D. N. - Melvil, c’est le petit, mais il est grand par la taille, un peu comme Avrel ! Il est paisible, cérébral, affectif, pas du tout brutal, mais il est né dans cette famille et ses frangins sont des chefs de bandes, ils ont fait du quartier un vrai coupe-gorge infréquentable. Il regrette de ne pas être capable d’être brutal comme eux. C’est là qu’on le trouve au début du livre, sous le choc de la nouvelle du retour. C’est l’occasion pour lui de reprendre les choses où elles en étaient restées il y a des années. Il va chercher à s’épanouir dans cet univers, dans l’atmosphère que ses frères ont eux-mêmes créée.

 

Melvil est très fier de son nom. Mais n’est-ce pas en réalité une malédiction pour lui ?

D. N. - Melvil a une vraie mythologie, celle des récits et des aventures de ses grands frères, mais c’est un piège. Il a vécu dans cette mythologie secrètement pendant leur absence et ne se sent pas à la hauteur. Mais pourquoi ne pas se sentir à la hauteur de la violence ? C’est l’angle qui est peut-être original. En général, dans les histoires, la violence apparaît soit sous les dehors de la banalité, soit sous son aspect traumatique. Là, c'est la violence du quotidien qui ressort et c’était intéressant pour moi de la placer dans ce milieu fermé dont il est impossible de sortir.

 

Il y a un personnage, Nelly, qui vient illuminer un temps le quotidien des Ischard, comme si elle arrivait tout naturellement à débusquer la tendresse chez eux. La force de la présence féminine est-elle de désamorcer la violence ?

D. N. - Nelly, c’est celle qu’on aime. C’est un personnage qui est une véritable clef de voûte dans l’histoire, elle revient dans la cité pour y chercher quelque chose. C’est loin d’être l’incarnation de la femme douce, idéale, mais elle apporte la lumière, le roman bouge avec elle. L’autre personnage féminin, c’est la mère, absente, mais qui aurait sans doute pu infléchir le destin de cette famille.

 

La nature est très présente dans le livre, elle arrive par des accès très puissants. Est-ce à l’image de la nature humaine qui implose dans ces cités où elle est mise sous tutelle ?

D. N. - Oui, on ne peut pas mettre le vivant sous tutelle. On ne peut pas décréter le bonheur pour autrui. C’est un peu l’utopie et la tyrannie des cités-jardins : c’est impossible de dire aux gens quelle vie ils vont avoir. Au départ, il y a quelque chose d’extrêmement despotique dans la façon d’envisager la famille. Et cette famille des Ischard va à l’encontre de l’idéal de départ qu’on avait imaginé pour elle.

 

On sent quelque chose d'inéluctable dans le roman, comme dans les tragédies antiques. L'aviez vous souhaité ?

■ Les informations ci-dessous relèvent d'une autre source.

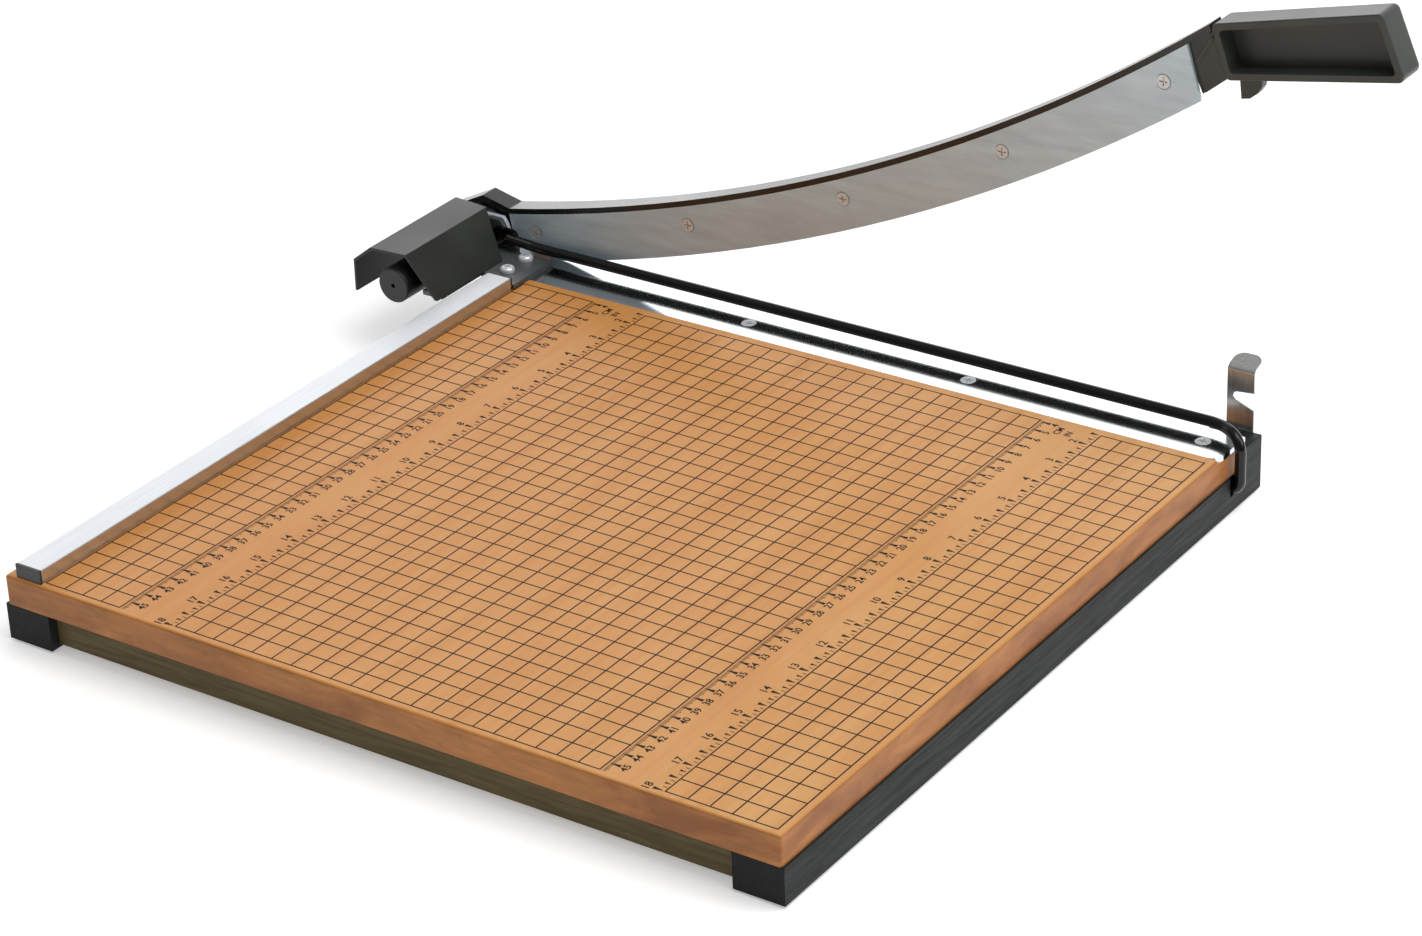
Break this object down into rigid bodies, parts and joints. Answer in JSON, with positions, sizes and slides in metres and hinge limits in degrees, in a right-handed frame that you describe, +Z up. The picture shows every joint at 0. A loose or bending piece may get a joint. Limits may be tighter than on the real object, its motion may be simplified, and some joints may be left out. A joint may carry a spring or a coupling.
{
  "type": "guillotine paper cutter",
  "caption": "Guillotine paper cutter: gridded square baseboard with a fence, steel bed strip, guard rail, sprung curved blade arm with a hollow handle, and a latch clip.",
  "frame": {"origin": "centre of the baseboard's footprint on the surface that it stands on", "axes": "+X towards the blade side (the user's right), +Y away from the user towards the arm's pivot, +Z up"},
  "size_m": [0.4924, 0.6365, 0.2989],
  "materials": {
    "board_wood": "satin varnished board with a printed grid",
    "black_wood": "black painted wood",
    "apron_wood": "olive dark stained wood",
    "foot_rubber": "matte black rubber",
    "zinc_steel": "bright zinc plated",
    "bed_steel": "polished flat steel",
    "fence_aluminium": "satin anodised",
    "plug_plastic": "matte black",
    "rail_paint": "gloss black",
    "bracket_steel": "dark grey semi-gloss",
    "hood_paint": "dark grey-green satin",
    "white_nylon": "natural nylon",
    "spring_steel": "oiled spring steel",
    "cap_plastic": "matte black",
    "arm_paint": "gloss black",
    "blade_steel": "ground steel",
    "handle_plastic": "satin dark grey moulded",
    "clip_nickel": "nickel plated spring steel"
  },
  "bodies": {
    "base": {"board": "board_wood", "front_runner": "black_wood", "rear_runner": "black_wood", "left_apron": "apron_wood", "right_apron": "apron_wood", "rubber_feet": "foot_rubber", "runner_screws": "zinc_steel", "bed_strip": "bed_steel", "strip_screws": "zinc_steel", "fence": "fence_aluminium", "fence_plugs": "plug_plastic", "fence_nuts": "zinc_steel", "fence_screws": "zinc_steel", "guard_rail": "rail_paint", "rail_rivet": "rail_paint", "hinge_bracket": "bracket_steel", "bracket_screws": "zinc_steel", "hood": "hood_paint", "hood_screws": "zinc_steel", "pivot_bushing": "white_nylon", "thrust_washer": "white_nylon", "spring_housing": "rail_paint", "tension_spring": "spring_steel", "clip_foot": "clip_nickel", "clip_screws": "zinc_steel"},
    "blade_arm": {"arm": "arm_paint", "blade": "blade_steel", "blade_screws": "zinc_steel", "catch_stud": "zinc_steel", "handle": "handle_plastic", "handle_screws": "zinc_steel", "pivot_bolt": "zinc_steel", "tension_nut": "zinc_steel", "tension_cap": "cap_plastic", "spring_seat": "zinc_steel"},
    "latch_leaf": {"latch_clip": "clip_nickel"}
  },
  "joints": [
    {"name": "arm_pivot", "type": "hinge", "parent": "base", "child": "blade_arm", "pos_m": [0.232, 0.274, 0.048], "axis": [1, 0, 0], "range_deg": [-45, 21.7]},
    {"name": "latch_flex", "type": "hinge", "parent": "base", "child": "latch_leaf", "pos_m": [0.25015, -0.23125, 0.0343], "axis": [0, 1, 0], "range_deg": [0, 12], "stiffness_Nm_per_rad": 1.2, "springref_deg": -1.15}
  ]
}
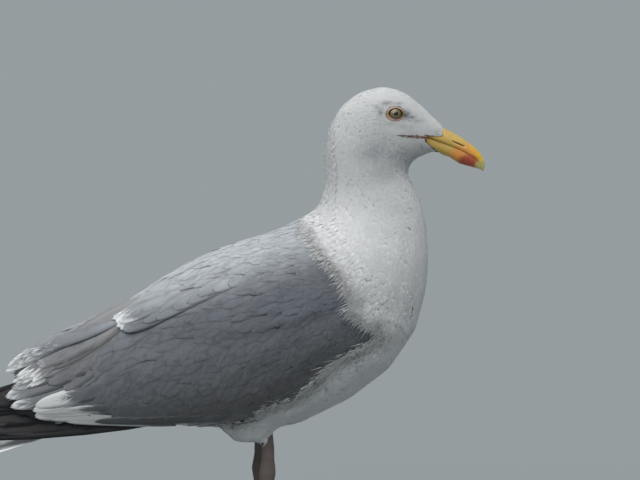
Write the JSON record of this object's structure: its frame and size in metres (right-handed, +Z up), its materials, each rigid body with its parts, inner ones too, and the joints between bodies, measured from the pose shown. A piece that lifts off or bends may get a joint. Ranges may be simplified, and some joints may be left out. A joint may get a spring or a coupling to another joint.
{
  "type": "herring gull",
  "caption": "Adult herring gull standing at rest with folded wings: still, life-size museum model with white body, grey back and black wing tips.",
  "frame": {"origin": "on the floor, under the middle of the bird's box", "axes": "+X forward along the bill, +Y to the bird's left, +Z up"},
  "size_m": [0.5022, 0.1516, 0.4064],
  "materials": {
    "white_plumage": "soft white body feathers",
    "grey_plumage": "smooth blue-grey back and wing feathers, some worn to brown-grey",
    "black_plumage": "sooty black flight feathers with white tips",
    "tail_plumage": "white tail feathers",
    "bill": "yellow horn with a red-orange spot and an ivory tip",
    "eye": "pale yellow iris, wet and glossy",
    "leg_skin": "dull pink scaled skin",
    "claw": "dark horn"
  },
  "bodies": {
    "root": {"head": "white_plumage", "neck": "white_plumage", "trunk": "white_plumage", "mantle": "grey_plumage", "tail": "tail_plumage", "bill_upper": "bill", "bill_lower": "bill", "wing_left": "grey_plumage", "tertials_left": "grey_plumage", "primaries_left": "black_plumage", "eye_left": "eye", "thigh_left": "white_plumage", "shin_left": "leg_skin", "tarsus_left": "leg_skin", "foot_left": "leg_skin", "hind_toe_left": "leg_skin", "claw_inner_left": "claw", "claw_middle_left": "claw", "claw_outer_left": "claw", "wing_right": "grey_plumage", "tertials_right": "grey_plumage", "primaries_right": "black_plumage", "eye_right": "eye", "thigh_right": "white_plumage", "shin_right": "leg_skin", "tarsus_right": "leg_skin", "foot_right": "leg_skin", "hind_toe_right": "leg_skin", "claw_inner_right": "claw", "claw_middle_right": "claw", "claw_outer_right": "claw"}
  },
  "joints": []
}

D. N. - Je voulais une tension de chaque instant, c’était l’atmosphère dans laquelle je voulais faire baigner le livre. C’est pour cette raison qu’il a été long à écrire car je n’ai pas utilisé de moyens faciles, ni d’artifices narratifs, mais un langage assez soutenu. L’aspect tragique est essentiel : il y a quelque chose de souterrain dans le texte qui s’impose. On sent qu’il va se produire quelque chose de dur. On y court et on ne peut pas l’éviter.

 

À propos du livre

« Il y a eu un coup de fil. » Ces quelques mots du père font perdre le sommeil à Melvil, le cadet de la famille Ischard. L’attente « exquise et intolérable » commence et, avec elle, l’espoir que, peut-être, dans un temps indéfini, ses frères vont rentrer chez eux après des années d’absence mystérieuse dans la cité-jardin Hildenbrandt qu’ils ont rendu infréquentable. Avec le bonheur débordant de les retrouver viendra la brutalité de leur présence animale, dangereuse, et la fierté de porter leur nom qui pourtant sonne comme une malédiction. La quête périlleuse d’un équilibre et malgré tout la lumière de quelques êtres dont les apparitions et les éclipses rythment le roman. C’est dans ces creux que se dessine le destin intense et brûlant de ce gamin. L’incendie qui couve, sous le style puissant et poétique de Dan Nisand, éclaire d’une manière flamboyante l’absurdité de ces cités idéales où le vivant, mis sous tutelle, implose ou se consume.